A closer look at the chronology of colour reveals that not all shades were historically available or easily accessible. Lapis lazuli, extracted primarily from its ancient source in Badakhshan, Afghanistan, was once a rare and highly prized pigment, transported to medieval Europe at great cost.
It wasn’t just materials that travelled. Techniques and imagery were also carried by traders. Rembrandt, for instance, acquired Mughal court paintings as exotic imports brought by Dutch ships to the shores of Amsterdam. He later reinterpreted them with ink and brush.
Around the same period, European diplomats and missionaries introduced Western imagery to the subcontinent, primarily in the form of engravings (the equivalent of today’s photographs). These visual imports influenced the sense of space, introduced atmospheric perspective and encouraged a shift towards naturalism in Indian miniature painting during the reigns of Akbar, Jahangir and Shah Jahan.
Closer to our times, the palettes of impressionist and post-impressionist painters were transformed by Japanese woodblock prints, originally used to wrap delicate Japanese ceramics exported to France. Artists of that era were captivated by the compositions, bold colours and flatness of the imagery created by their Far Eastern counterparts. As a result, the influence of Japanese printmakers, particularly Hokusai and Hiroshige, can be clearly seen in the work of Vincent van Gogh, Paul Gauguin and Henri de Toulouse-Lautrec, among others.
Another factor that reshaped modern art was the invention of the paint tube, which allowed artists to step outside their studios and paint light, colour, water, people and nature while observing them in real time. More recently, the availability of industrial and house paints, in cans and tubs, enabled American abstract painters to expand the scale of their canvases. These vast surfaces were covered in drips, splashes, smudges and generous spreads of paint. Artists such as Jackson Pollock, Willem de Kooning, Franz Kline and others redefined the idea of easel painting with their energy, fluidity and uninhibited approach to materials.
The history of Pakistani art, especially painting, is also shaped by the materials available to artists. Painters from the generation following 1971 had access to a range of colours and brands, including Grumbacher (a foreign-donated brand distributed to artists in the late 1970s and early 1980s by the Pakistan National Council of the Arts), Rembrandt, Maries (a popular and affordable Chinese brand), Winsor & Newton, Daler-Rowney and Golden. Today, these are joined by newer options such as Gamblin and Sennelier.
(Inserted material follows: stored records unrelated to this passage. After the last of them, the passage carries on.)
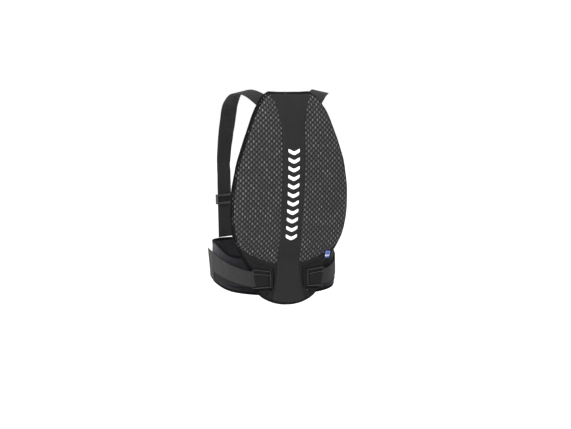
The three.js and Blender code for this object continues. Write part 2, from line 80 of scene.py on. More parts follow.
PANEL_LOW, PANEL_HIGH = (-156, -76), (156, 444)  # corners of a box round the flat panel
LUMBAR_TOP = 110  # above the lumbar cloth
TUNNEL = {"inner": 39, "outer": 85, "far": 6.4, "skin": 1.3}
LABEL = {"x": 97, "z": 50, "wide": 12, "tall": 16}

SIDES = (-1, "left"), (1, "right")
ROOT_2 = 1.414
FAR = 1e9  # further than anything here


def smooth_through(pairs):
    """A smooth curve through (at, value) pairs, without overshoot."""
    xs, ys = np.array(pairs, float).T
    rise = np.diff(ys) / np.diff(xs)
    slope = np.concatenate([rise[:1], np.zeros(len(xs) - 2), rise[-1:]])
    before, after = rise[:-1], rise[1:]
    same = before * after > 0
    slope[1:-1] = np.where(same, 2 * before * after / np.where(same, before + after, 1), 0)

    def curve(at):
        x = np.clip(np.asarray(at, float), xs[0], xs[-1])
        i = np.clip(np.searchsorted(xs, x) - 1, 0, len(xs) - 2)
        span = xs[i + 1] - xs[i]
        t = (x - xs[i]) / span
        a, b = (1 + 2 * t) * (1 - t) ** 2, t * (1 - t) ** 2
        c, d = t * t * (3 - 2 * t), t * t * (t - 1)
        return a * ys[i] + b * span * slope[i] + c * ys[i + 1] + d * span * slope[i + 1]

    return curve


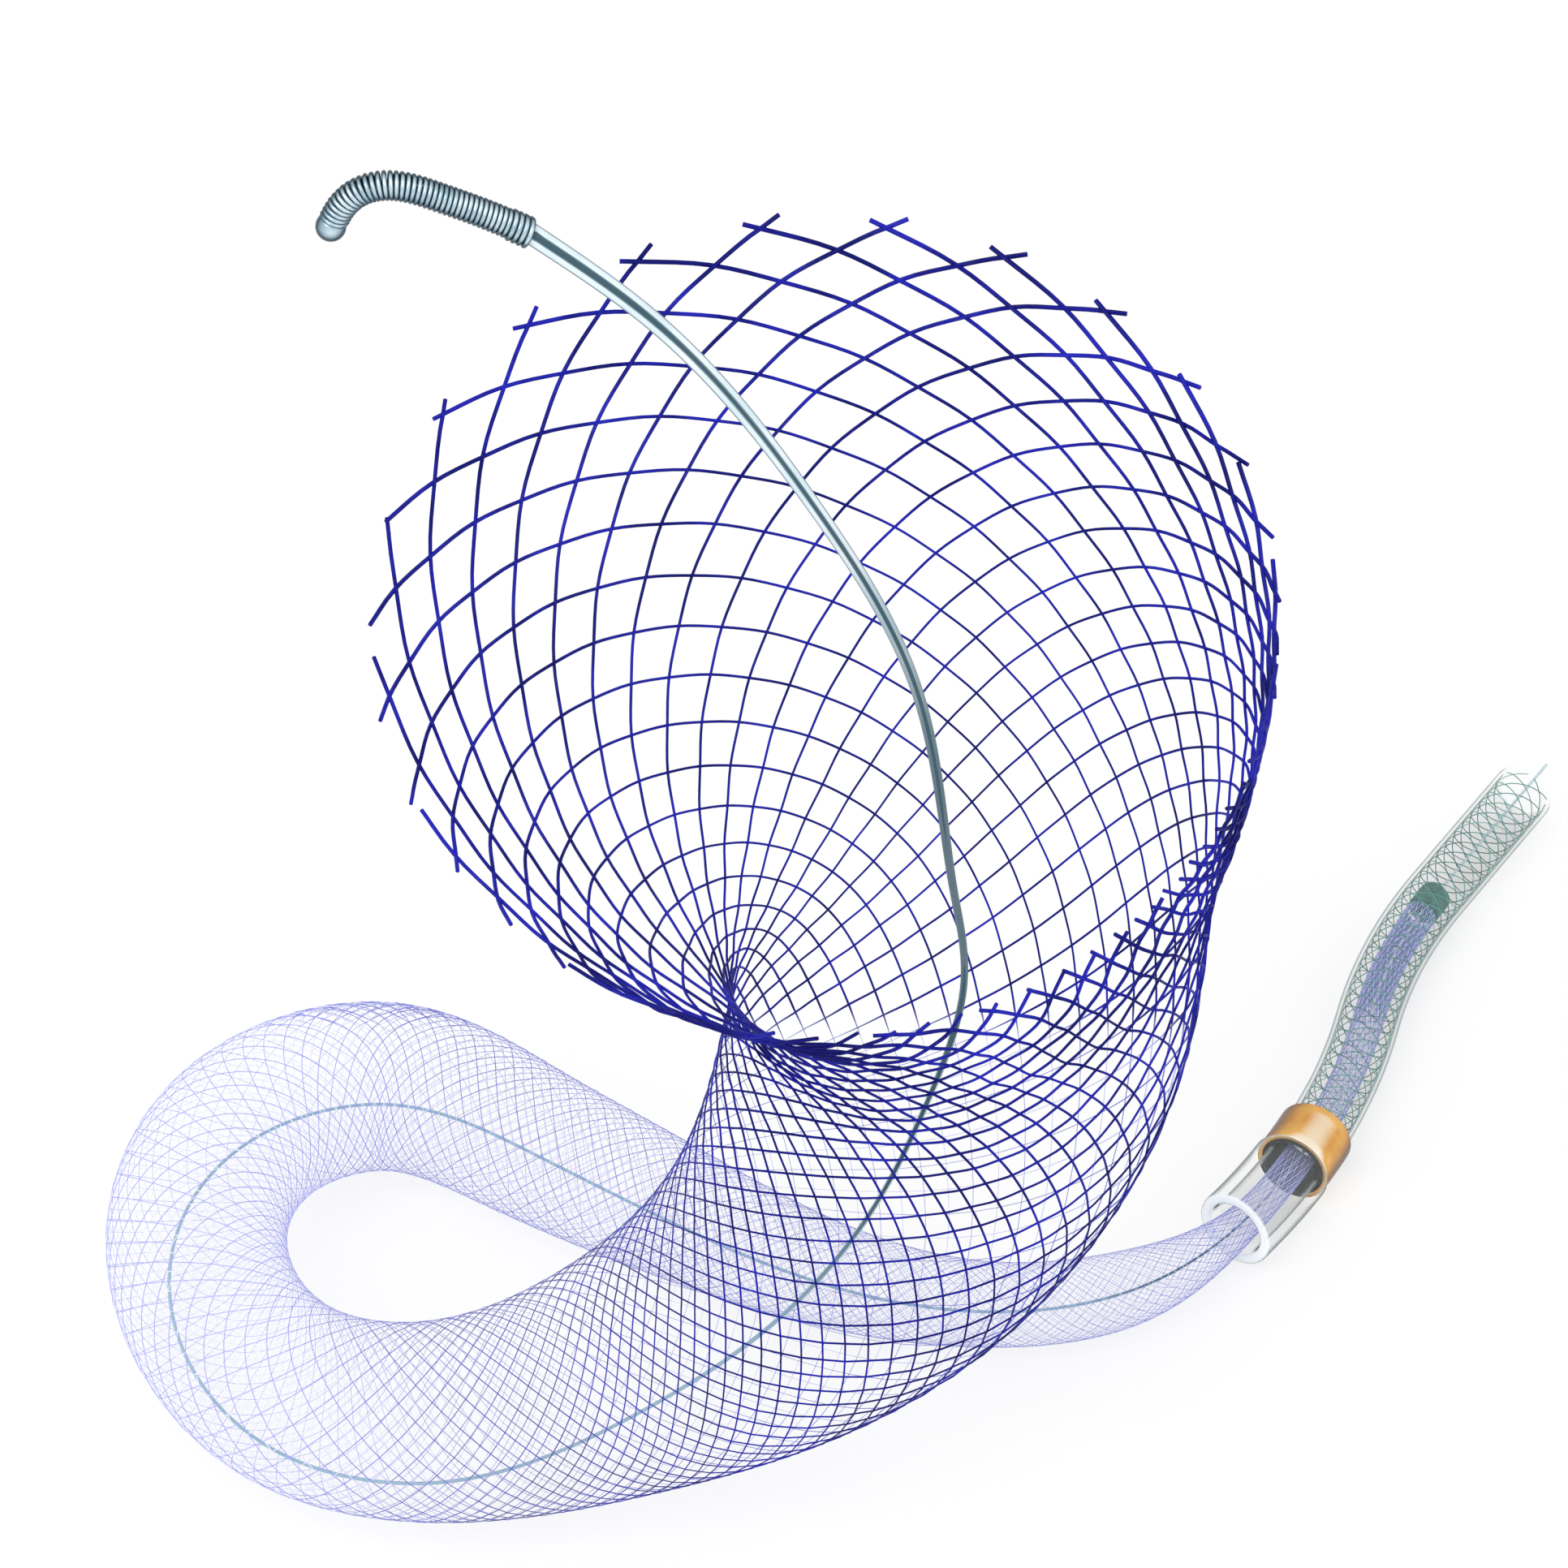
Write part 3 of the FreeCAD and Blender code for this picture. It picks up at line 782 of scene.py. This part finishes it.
    def wall_point(self, level: float, step: float, offset: float) -> Vector:
        """Gives a point on the wall.

        Args:
            level: Crossings below the rim, less than nothing above it.
            step: Half wire spacings round the circle.
            offset: Distance outwards.

        Returns:
            The point in millimetres.
        """
        angle = step * math.pi / self.wires
        if level < 0:
            rim = self.wall_point(0.0, step, offset)
            return rim + (rim - self.wall_point(self.RIM_STEP, step, offset)) * (-level / self.RIM_STEP)
        i = place_in(self.levels, level, len(self.rings) - 2)
        share = (level - self.levels[i]) / (self.levels[i + 1] - self.levels[i])
        above = self.rings[i].point(angle, offset)
        return above.lerp(self.rings[i + 1].point(angle, offset), share)


class Shop:
    """Ways of making pieces that several classes share."""

    WIRE_SMOOTH = math.radians(60)

    @staticmethod
    def clear() -> None:
        """Deselects everything."""
        bpy.ops.object.select_all(action="DESELECT")

    @staticmethod
    def latest() -> Piece:
        """Gives the object that was made last."""
        return bpy.context.view_layer.objects.active

    @staticmethod
    def wires(name: str, runs: Sequence[Sequence[Vector]], radii: Callable[[int, int], float],
              roundness: int, capped: bool = True) -> Piece:
        """Makes round wires along runs of points, as one mesh.

        Args:
            name: The piece's name.
            runs: Points of each wire, in metres.
            radii: Gives the radius in metres from a wire's number and a point's number.
            roundness: Bevel resolution of the wires.
            capped: Whether their ends are closed.

        Returns:
            The mesh object, with its place in its mesh.
        """
        curve = bpy.data.curves.new(name, "CURVE")
        curve.dimensions = "3D"
        curve.bevel_depth = 1.0
        curve.bevel_resolution = roundness
        curve.use_fill_caps = capped
        for number, run in enumerate(runs):
            spline = curve.splines.new("POLY")
            spline.points.add(len(run) - 1)
            for i, point in enumerate(run):
                spline.points[i].co = (*point, 1.0)
                spline.points[i].radius = radii(number, i)
        made = bpy.data.objects.new(name, curve)
        bpy.context.collection.objects.link(made)
        Shop.clear()
        made.select_set(True)
        bpy.context.view_layer.objects.active = made
        bpy.ops.object.convert(target="MESH")
        bpy.ops.object.shade_smooth_by_angle(angle=Shop.WIRE_SMOOTH)
        return Shop.latest()

    @staticmethod
    def mark(piece: Piece, name: str, points: Sequence[Vector], values: Sequence[float]) -> None:
        """Gives each point's number to the vertices that lie nearest to it.

        Args:
            piece: A mesh of round wires.
            name: The attribute's name.
            points: The wires' points.
            values: A number for each point.
        """
        near = KDTree(len(points))
        for number, point in enumerate(points):
            near.insert(point, number)
        near.balance()
        layer = piece.data.attributes.new(name, "FLOAT", "POINT")
        layer.data.foreach_set("value", [values[near.find(vertex.co)[1]] for vertex in piece.data.vertices])

    @staticmethod
    def finish(piece: Piece, material: Material, nodes: Sequence[str], slot: str) -> None:
        """Dresses a piece and ties it to the frame.

        Args:
            piece: The finished mesh object.
            material: Its material.
            nodes: Solid nodes that it stands for.
            slot: The record's material slot; not used.
        """
        piece.data.materials.clear()
        piece.data.materials.append(material)
        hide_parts(*nodes)
        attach(piece, BODY)
        LOG.info("%s: %d faces", piece.name, len(piece.data.polygons))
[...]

Ajea Zahid’s 3 Minutes Before Now invites us into a world where colour and time blur quietly Figures appear indoors, sitting close to one another, or outdoors in natural surroundings; yet they remain elusive.
Every artist develops an intimate relationship with their materials, a private dialogue marked by disagreement, confusion, struggle, misunderstanding and inquiry. At every stage of their creative practice, materials evolve, sometimes for the better, often simply as one among many. After graduating from the National College of Arts, Zahoor-ul Akhlaq continued working in oil alongside other techniques, but by the mid-1980s, he began transitioning to acrylics, a medium he explored regardless of changes in scale or subject matter.
Painters, particularly recent NCA graduates, continue to push the boundaries of the medium. This trend has been consistently evident at the Fine Art Department’s annual degree shows and was on display again in Ajea Zahid’s 3 Minutes Before Now (August 10-19, NumaishGah, Lahore). Zahid, who graduated in painting from the NCA in 2024, held her second solo exhibition at the same venue this year. She has also taken part in group shows in Pakistan, India and the UK.
Ajea Zahid has caught viewers’ attention with her distinctive approach to paint application. Rather than filling in outlines or layering tones across the surface, she builds form using loose, liquid and lucid strokes. Though composed in oil paints, Sennelier’s works often resemble quick sketches or shapes moulded in plasticine. Figures appear indoors, sitting close to one another, or outdoors in natural surroundings; yet they remain elusive, intangible, like fleeting emotions, sensory impressions or momentary passions.
This ephemerality is reinforced by the titles of her paintings, which reference time and its passing: 1 Minute Snooze, 5 Minutes Before My Alarm to Work, A Moment in Your Arms, Same Time, Same Place, The Sofa For the Years. The show’s title, 3 Minutes Before Now, echoes this temporal sensitivity, evoking the in-between spaces of thought, memory and presence.
It appears that Zahid operates outside the confines of precise time, yet rather than resisting its fluidity, she embraces it. So do her characters, and so too, it seems, do her viewers. Her ease in capturing contour, spatial relationships, posture, movement, and, most crucially, emotional resonance, feels instinctive. The people who populate her compositions may be drawn from her own circle of family, friends and acquaintances, but to an outsider, they appear as dislocated figures, encased in their solitudes. As Zahid notes in her artist’s statement, her “nomadic upbringing within a naval family, where ideas of home and belonging constantly shifted,” deeply informs this sense of transience.
Even when her subjects are gathered around a round table, reclining on a sofa, walking side by side or seated close together, each retains a distinct identity, mainly defined through layered coats of colour and gestural strokes.
Zahid’s work may be described as paintings saturated with colour, but her palette remains restrained, muted, layered and often semi-transparent, revealing traces of past revisions or abandoned patches. Though her imagery may stem from lived experience or observation, what emerges on canvas is a quietly surreal world: one in which figures and objects dissolve into one another, like the softened butter we spread on our toast each morning, familiar, comforting and momentarily fluid.